My friends knew my family was different from the moment they’d step in the door. We were the only family who kept holy water in a container near the fridge. My brother had brought it home after a mission trip to the Dominican Republic. It was a small bottle with a cross poorly drawn in faded sharpie on the front. If you didn’t know what it was, it could be mistaken something you could drink. Many times, we had to tell our visitors “Please don’t drink the Holy Water”. Sometimes I had the urge to let them drink the year-old water, just to see their reaction after that first sip. We eventually moved the bottle out of sight. To be honest it was slightly embarrassing at first, but it became a staple in the house, and the running joke of the family.

I remained true to my religion up until around the age of nineteen. At that point in my life I was officially “out and proud”, and my religion started to wear on me. To my surprise, a large majority of my family was supportive of me. I wasn’t sure how they would react when I told them I liked women and the thought of anything sexual with a guy made me want to throw up. Despite my family’s positive reaction to the news, people I knew berated me for being gay. Apparently, the commandment “love thy neighbor” didn’t apply to those that were gay. I didn’t understand. I was still the same caring person they knew before; the person who would drop anything to help, regardless of what was going on in my life. Still I had to listen to every ignorant person lecture me. Many times, I was told I was wrong for how I felt. People said I needed to choose to be either gay or catholic, but I couldn’t be both. I remember working with a guy who cornered me and lectured me, telling me God saw my orientation as wrong, that I was a hypocrite and shouldn’t be allowed in the church anymore. After a while, I started to believe it. I still went to church, but I didn’t feel like I was connected anymore. I had lost the only thing I knew more than anything, my faith.

With all the hype about gay marriage and the acceptance of LGBT in the Catholic Church, I started to feel unwanted. I didn’t feel like I belonged. I refused to come out to the people I knew from church. I was afraid of what could happen. Only a few close friends from the church knew. I was told that I was a role model for the kids at my church; parents would tell me their child looked up to me. I didn’t want their idea of me to be warped, because their parents didn’t “agree with my lifestyle”. Even if they would be accepting, it still scared me to think about the possible reaction. I had been in the center of the church; running fund-raisers, attending social events, I was even the drummer for one of the few churches in the area with a full drum set. I tried to get my heart back into the church, but I felt like I could have a closer connection being away from it. I stayed a figure in the church as the “adorable girl drummer”. I couldn’t bring myself to let down the kids, and that little fan club of old ladies that looked forward to head bopping in the pews. I stayed, but I refused communion, prayer, and blessings.

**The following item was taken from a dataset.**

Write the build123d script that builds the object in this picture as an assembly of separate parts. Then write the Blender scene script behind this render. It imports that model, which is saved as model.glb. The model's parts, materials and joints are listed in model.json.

In November 2018, my nightmare became true. The church I had been a part of for the past 14 years, asked me to step down from my volunteer positions due to my "lifestyle". The clergy had received complaints from parents that one of their teenagers’ confirmation teachers was gay. They deemed me as a bad role model for the young minds for the church. I was not officially asked to leave the church, but their actions made me feel unwelcome. I lost something that meant so much to me. I’ll be honest, I’m still not healed. But that doesn’t stop me from praising God in my own way. I pray in the songs that I grew to love in my church.

I’ve been called every name in the book. I’ve been assaulted by men who thought that they could “change my mind”. And worst of all, I’ve been cast aside by people I loved, and those I used to know as friends, but I refuse to let this hold me back. Today, I am married to the love of my life, and we were wed in November of 2021. I live my life out loud. I am proud to identify as both lesbian and bigender. My beautiful wife is my biggest supporter.

Don’t let anyone tell you that you aren’t good enough. You are worthy and loved, no matter who you are. If we are truly made in god’s image, you are beautiful the way you are.